Photo: J. Albert Diaz/ALM
Adding to both its own existing case law and the growing body of federal jurisprudence on COVID-19 business interruption policies, the U.S. Circuit Court of Appeals for the Sixth Circuit on Wednesday upheld an insurer's denial of coverage to several Michigan restaurants for pandemic-related losses.
The appellate panel held that the Cincinnati Insurance Co. rightfully denied coverage to Michigan-based businesses who tried to seek support for economic losses during the COVID-19 pandemic.
The plaintiffs—The Brown Jug Inc.; Chelsea Ventures LLC; Dino Drop Inc.; Buccaroo LLC; DM Bach Enterprises, LLC; Bucaroo Too LLC; and 45 Degree Hospitality Inc.—are Michigan-based businesses who all retained similar property insurance policies early in the COVID-19 pandemic with the Cincinnati Insurance Co.
The restaurants argued that they have been economically impacted by the state's stay-at-home orders and restrictions to in-person dining. The plaintiffs submitted a claim to its insurers under three policy provisions— business income," "extra expenses" and "civil authority," according to the three-judge Sixth Circuit panel's opinion.
Cincinnati Insurance denied each of plaintiffs' claims because it contended that there was no physical loss or damage to plaintiffs' properties—or, in the case of the civil authority provision, no physical loss or damage to property other than plaintiffs' covered property, according to the opinion.
When considering the definition of "loss," the panel initially sought to apply the law of Michigan's highest court.
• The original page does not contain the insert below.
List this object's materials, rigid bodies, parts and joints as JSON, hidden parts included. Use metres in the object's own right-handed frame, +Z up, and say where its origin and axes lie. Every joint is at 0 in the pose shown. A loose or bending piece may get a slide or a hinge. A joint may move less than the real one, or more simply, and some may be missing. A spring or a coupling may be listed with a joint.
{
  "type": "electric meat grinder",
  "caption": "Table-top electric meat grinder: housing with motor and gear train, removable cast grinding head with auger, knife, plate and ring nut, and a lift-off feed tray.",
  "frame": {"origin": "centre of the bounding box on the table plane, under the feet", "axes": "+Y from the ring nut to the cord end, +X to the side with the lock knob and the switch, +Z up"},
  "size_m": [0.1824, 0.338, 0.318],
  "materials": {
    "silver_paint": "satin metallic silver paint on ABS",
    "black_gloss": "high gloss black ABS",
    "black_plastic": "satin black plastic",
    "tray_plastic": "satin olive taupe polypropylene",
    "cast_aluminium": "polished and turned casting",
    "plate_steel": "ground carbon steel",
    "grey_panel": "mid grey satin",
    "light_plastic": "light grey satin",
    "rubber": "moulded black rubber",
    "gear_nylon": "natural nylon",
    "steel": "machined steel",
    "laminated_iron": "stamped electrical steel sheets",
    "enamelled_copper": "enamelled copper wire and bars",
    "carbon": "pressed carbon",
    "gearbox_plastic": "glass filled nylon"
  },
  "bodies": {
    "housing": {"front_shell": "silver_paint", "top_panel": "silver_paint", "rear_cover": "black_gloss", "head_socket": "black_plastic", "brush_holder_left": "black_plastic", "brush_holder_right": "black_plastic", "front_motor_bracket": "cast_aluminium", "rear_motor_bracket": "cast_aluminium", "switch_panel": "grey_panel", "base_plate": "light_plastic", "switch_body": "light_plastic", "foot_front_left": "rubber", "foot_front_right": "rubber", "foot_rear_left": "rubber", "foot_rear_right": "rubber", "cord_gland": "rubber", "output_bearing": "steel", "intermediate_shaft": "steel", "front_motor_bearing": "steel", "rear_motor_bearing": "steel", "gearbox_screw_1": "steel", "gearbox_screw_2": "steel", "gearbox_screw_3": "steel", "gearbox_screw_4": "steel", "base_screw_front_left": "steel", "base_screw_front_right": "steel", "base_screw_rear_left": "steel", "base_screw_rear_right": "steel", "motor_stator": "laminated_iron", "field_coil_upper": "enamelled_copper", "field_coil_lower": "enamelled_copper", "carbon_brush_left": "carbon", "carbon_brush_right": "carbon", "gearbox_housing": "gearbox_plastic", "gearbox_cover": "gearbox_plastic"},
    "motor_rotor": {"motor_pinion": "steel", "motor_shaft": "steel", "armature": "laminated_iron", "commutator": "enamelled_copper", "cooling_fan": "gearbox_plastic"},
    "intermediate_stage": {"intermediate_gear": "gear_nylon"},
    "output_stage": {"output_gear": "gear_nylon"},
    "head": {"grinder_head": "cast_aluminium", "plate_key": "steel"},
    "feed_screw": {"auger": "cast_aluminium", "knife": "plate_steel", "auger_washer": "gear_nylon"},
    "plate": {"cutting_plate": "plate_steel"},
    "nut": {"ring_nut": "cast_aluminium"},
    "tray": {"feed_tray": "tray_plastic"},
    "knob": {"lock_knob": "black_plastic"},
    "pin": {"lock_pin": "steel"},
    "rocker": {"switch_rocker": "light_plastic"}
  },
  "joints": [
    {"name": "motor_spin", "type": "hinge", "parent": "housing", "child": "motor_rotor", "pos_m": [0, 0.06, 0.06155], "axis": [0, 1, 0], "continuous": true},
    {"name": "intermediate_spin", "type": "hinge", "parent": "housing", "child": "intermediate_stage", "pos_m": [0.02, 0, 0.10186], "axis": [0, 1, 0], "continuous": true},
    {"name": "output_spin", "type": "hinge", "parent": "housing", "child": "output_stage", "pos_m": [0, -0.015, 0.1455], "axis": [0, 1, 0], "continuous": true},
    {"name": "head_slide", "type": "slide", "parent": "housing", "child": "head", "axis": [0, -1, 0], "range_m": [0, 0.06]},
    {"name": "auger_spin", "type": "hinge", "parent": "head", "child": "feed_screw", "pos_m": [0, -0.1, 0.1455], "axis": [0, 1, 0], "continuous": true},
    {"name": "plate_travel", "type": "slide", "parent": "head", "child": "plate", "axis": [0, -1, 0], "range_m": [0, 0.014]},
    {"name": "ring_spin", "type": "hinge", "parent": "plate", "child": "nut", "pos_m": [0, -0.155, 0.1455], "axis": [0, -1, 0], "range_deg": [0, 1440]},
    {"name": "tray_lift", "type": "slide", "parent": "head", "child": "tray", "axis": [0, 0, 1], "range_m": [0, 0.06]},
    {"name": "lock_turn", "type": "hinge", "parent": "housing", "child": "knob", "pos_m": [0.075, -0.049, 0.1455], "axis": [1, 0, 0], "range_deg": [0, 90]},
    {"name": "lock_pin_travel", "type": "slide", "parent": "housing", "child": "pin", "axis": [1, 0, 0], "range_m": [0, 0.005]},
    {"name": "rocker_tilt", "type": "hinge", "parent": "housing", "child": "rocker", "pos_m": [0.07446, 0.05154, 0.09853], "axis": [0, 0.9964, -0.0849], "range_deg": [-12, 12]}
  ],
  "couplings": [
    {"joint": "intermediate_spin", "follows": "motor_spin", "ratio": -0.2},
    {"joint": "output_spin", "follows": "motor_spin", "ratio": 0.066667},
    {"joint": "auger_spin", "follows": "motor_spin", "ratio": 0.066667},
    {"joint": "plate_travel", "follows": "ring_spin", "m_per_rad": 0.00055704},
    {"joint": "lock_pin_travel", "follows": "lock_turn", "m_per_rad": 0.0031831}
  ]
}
The federal court had to make an "Erie guess," or determine how the high court would resolve the issue if presented, since the state's high courts have not yet ruled directly on the matter.
In February 2022, the Michigan Court of Appeals determined that the word "physical" required the loss or damages to have a tangible and measurable effect on the premises. The federal appeals panel also examined nearly identical policy language under Ohio and Kentucky law, specifically with regard to the COVID-19 pandemic.
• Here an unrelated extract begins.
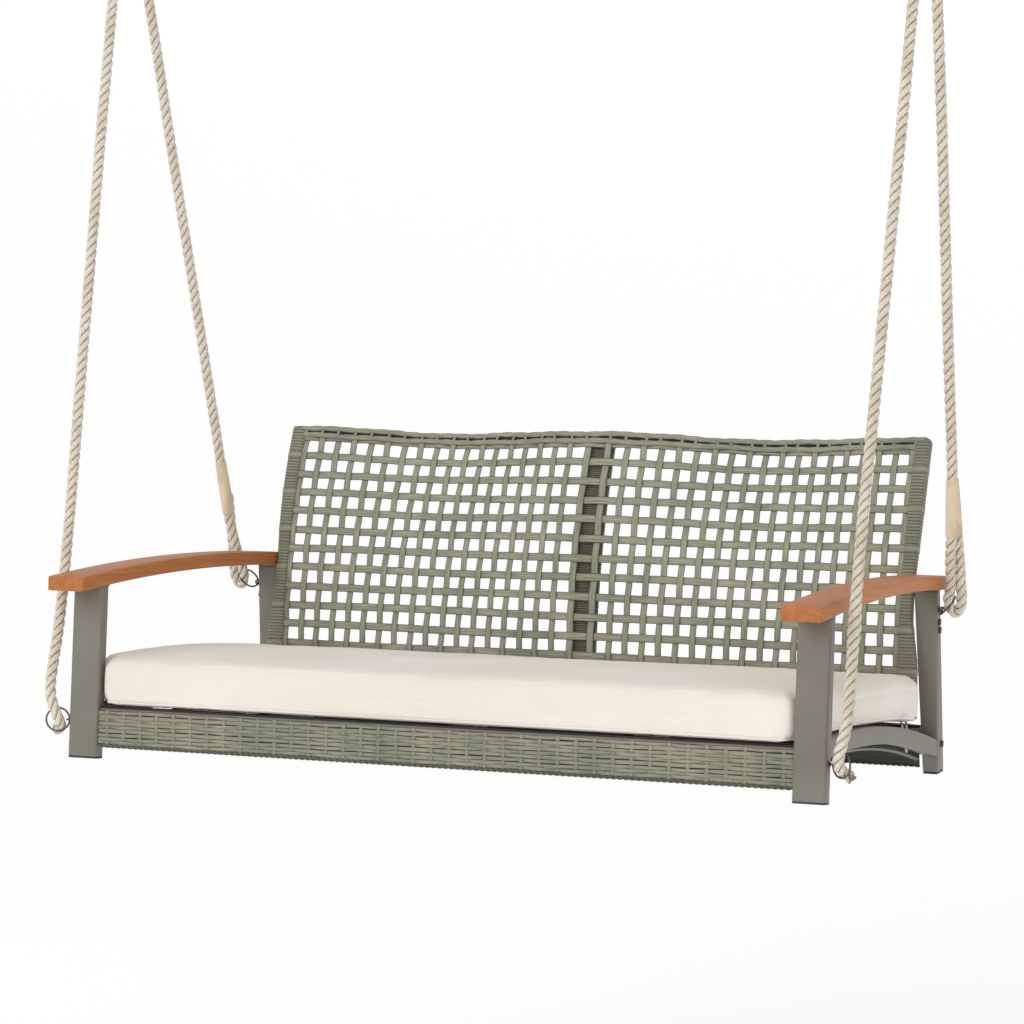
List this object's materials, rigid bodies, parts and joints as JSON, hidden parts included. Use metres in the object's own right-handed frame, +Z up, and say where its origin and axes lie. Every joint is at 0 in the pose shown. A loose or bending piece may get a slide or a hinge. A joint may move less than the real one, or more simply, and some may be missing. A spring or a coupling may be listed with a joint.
{
  "type": "porch swing",
  "caption": "Two-seat hanging bench: open-weave curved back, woven apron, wood arms, seat cushion, and twisted ropes on two beam plates.",
  "frame": {"origin": "on the underside of the beam, midway between the two beam plates, at the centre of their four bolt holes", "axes": "+X towards the sitter's left, +Y towards the back of the bench, +Z up"},
  "size_m": [1.424, 0.7926, 1.5871],
  "materials": {
    "zinc_steel": "zinc plated, satin",
    "nylon": "matte",
    "rope": "twisted three-strand fibre",
    "twine": "tight whipping of fine twine",
    "powder_coat": "warm grey powder coat, satin",
    "black_plastic": "matte",
    "black_steel": "black oxide, satin",
    "wood": "oiled hardwood, satin",
    "wicker": "flat woven resin wicker, matte",
    "dark_wicker": "woven resin wicker, matte",
    "canvas": "outdoor canvas, matte"
  },
  "bodies": {
    "beam_mount": {"plate_left": "zinc_steel", "plate_right": "zinc_steel", "pivot_bolt_left": "zinc_steel", "pivot_bolt_right": "zinc_steel", "bush_left": "nylon", "bush_right": "nylon"},
    "hangers_left": {"hanger_left": "zinc_steel"},
    "hangers_right": {"hanger_right": "zinc_steel"},
    "ropes_left": {"top_ring_left": "zinc_steel", "front_rope_left": "rope", "rear_rope_left": "rope", "top_whippings_left": "twine", "rear_whipping_left": "twine", "front_ring_left": "zinc_steel", "rear_ring_left": "zinc_steel"},
    "ropes_right": {"top_ring_right": "zinc_steel", "front_rope_right": "rope", "rear_rope_right": "rope", "top_whippings_right": "twine", "rear_whipping_right": "twine", "front_ring_right": "zinc_steel", "rear_ring_right": "zinc_steel"},
    "bench": {"front_leg_left": "powder_coat", "front_leg_right": "powder_coat", "rear_leg_left": "powder_coat", "rear_leg_right": "powder_coat", "leg_end_caps": "black_plastic", "arm_plates": "powder_coat", "armrest_left": "wood", "armrest_right": "wood", "side_rail_left": "powder_coat", "side_rail_right": "powder_coat", "front_rail": "powder_coat", "apron_rod": "powder_coat", "front_apron": "wicker", "rear_rail": "powder_coat", "rear_apron": "dark_wicker", "seat_ribs": "powder_coat", "seat_deck": "dark_wicker", "frame_bolts": "black_steel", "back_stile_left": "wicker", "back_stile_right": "wicker", "back_top_rail": "wicker", "back_bottom_rail": "wicker", "back_centre_post": "wicker", "back_uprights": "wicker", "back_cross_strips": "wicker", "cushion": "canvas", "cushion_ties": "canvas", "eye_bolts": "zinc_steel", "rivet_nuts": "zinc_steel", "arm_screws": "zinc_steel"}
  },
  "joints": [
    {"name": "swing", "type": "hinge", "parent": "beam_mount", "child": "hangers_left", "pos_m": [0.68, 0, -0.038], "axis": [1, 0, 0], "range_deg": [-25, 25]},
    {"name": "sway", "type": "hinge", "parent": "hangers_left", "child": "ropes_left", "pos_m": [0.68, 0, -0.0766], "axis": [0, 0.9687, 0.248], "range_deg": [-2.5, 2.5]},
    {"name": "bench_level", "type": "hinge", "parent": "ropes_left", "child": "bench", "pos_m": [0.6249, -0.30424, -1.48098], "axis": [0, 0.9687, 0.248], "range_deg": [-2.8, 2.8]},
    {"name": "swing_right", "type": "hinge", "parent": "beam_mount", "child": "hangers_right", "pos_m": [-0.68, 0, -0.038], "axis": [1, 0, 0], "range_deg": [-25, 25]},
    {"name": "sway_right", "type": "hinge", "parent": "hangers_right", "child": "ropes_right", "pos_m": [-0.68, 0, -0.0766], "axis": [0, 0.9687, 0.248], "range_deg": [-2.5, 2.5]}
  ],
  "couplings": [
    {"joint": "bench_level", "follows": "sway", "ratio": -1.0882},
    {"joint": "swing_right", "follows": "swing", "ratio": 1},
    {"joint": "sway_right", "follows": "sway", "ratio": 1}
  ]
}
The Sixth Circuit previously found in favor of insurers in business interruption lawsuits stemming from those two states.
" … [W]e have concluded that COVID-19-related shutdown orders do not constitute 'direct physical loss or direct physical damage' to property because 'a loss of use simply is not the same as a physical loss,' Judge R. Guy Cole Jr. wrote for the panel, joined by Judges Joan Larsen and Eric Murphy.
Courts across the country have been considering whether insurance companies have a duty to provide coverage to policyholders for losses stemming from the global pandemic.
So far, in addition to the Sixth Circuit, every federal circuit court to address the issue—including the Second, Seventh, Eighth, Ninth, 10th and 11th circuits—has sided with the insurance company defendants, according to the University of Pennsylvania Carey Law School's COVID Coverage Litigation Tracker.
A spokesperson for the Cincinnati Insurance Co. said the insurer is happy with the Sixth Circuit's ruling.
In a statement to Law.com, spokesperson Betsy Ertel said, "We are pleased that the Sixth Circuit has now upheld dismissals in Ohio, Kentucky and Michigan, agreeing that commercial property insurance policies do not provide coverage for these COVID-19 claims."
Attorney James J. Kelly, of Jim Kelly Law in Farmington Hills, Michigan, represented the plaintiffs and did not return a request for comment.
Attorneys Dennis M. Dolan and Laurence J.W. Tooth, of Litchfield Cavo LLP in Chicago, and Bradford S. Moyer and Jeffrey C. Gerish, of Plunkett Cooney in Grand Rapids, Michigan, represented the Cincinnati Insurance Co. The parties did not return a request for comment before publication.